Once it found the glue from the parent it is not going to provide to the
recursive client anyway, isn't it?
As Mark said earlier, glue is not considered as an answer, so there will
have to be another step which will verify with the authoritative
servers, that provided glue is correct am I right?
What happen if the walk-back is unsuccessful?
Will bind ever provide the NS records, without fetching their
corresponding A records?
What if corresponding A record doesn't exist, let's say because of
mistake or connectivity problems?
Ladislav
BM> If the glue A records time out of the cache before the NS
BM> records do, the chicken-and-egg problem returns.

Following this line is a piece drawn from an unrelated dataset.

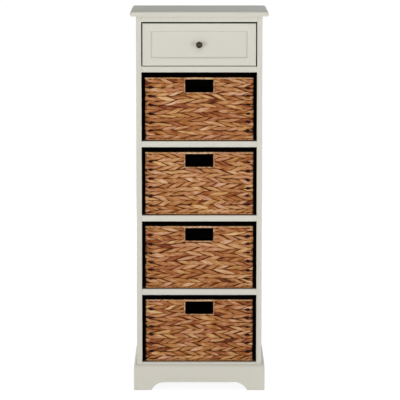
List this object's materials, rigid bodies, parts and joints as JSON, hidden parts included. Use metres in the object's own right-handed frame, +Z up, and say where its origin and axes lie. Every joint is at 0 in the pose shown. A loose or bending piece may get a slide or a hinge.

In this situation, one falls back to the nearest enclosing superdomain whose
content DNS servers are known (i.e. for which both halves of the delegation
information are known).
BIND's particular problem with this, very probably what you report having
observed (since it is quite commonly triggered), is not a chicken-and-egg
problem. It is an interaction with BIND's "credibility" rules, and it happens
when there's a mismatch between the delegation information published by the
superdomain content DNS servers and the delegation information published by
the subdomain content DNS servers. (In detail: The situation arises when the
first half of the delegation, published by the subdomain content DNS servers,
cannot be matched up with the second half of the delegation, published by the
superdomain content DNS servers, to form the actual delegation; i.e. where the
superdomain content DNS servers publish "glue" resource records that don't
match any of the "NS" resource records that the subdomain content DNS servers
publish.) BIND gets itself out of the chicken-and-egg situation by querying
the superdomain content DNS servers only to put itself right back into it by
refusing to believe the new delegation information that it has just received
because it isn't "credible" enough.
Other resolving proxy DNS server softwares, without BIND's "credibility"
rules, don't have this particular problem.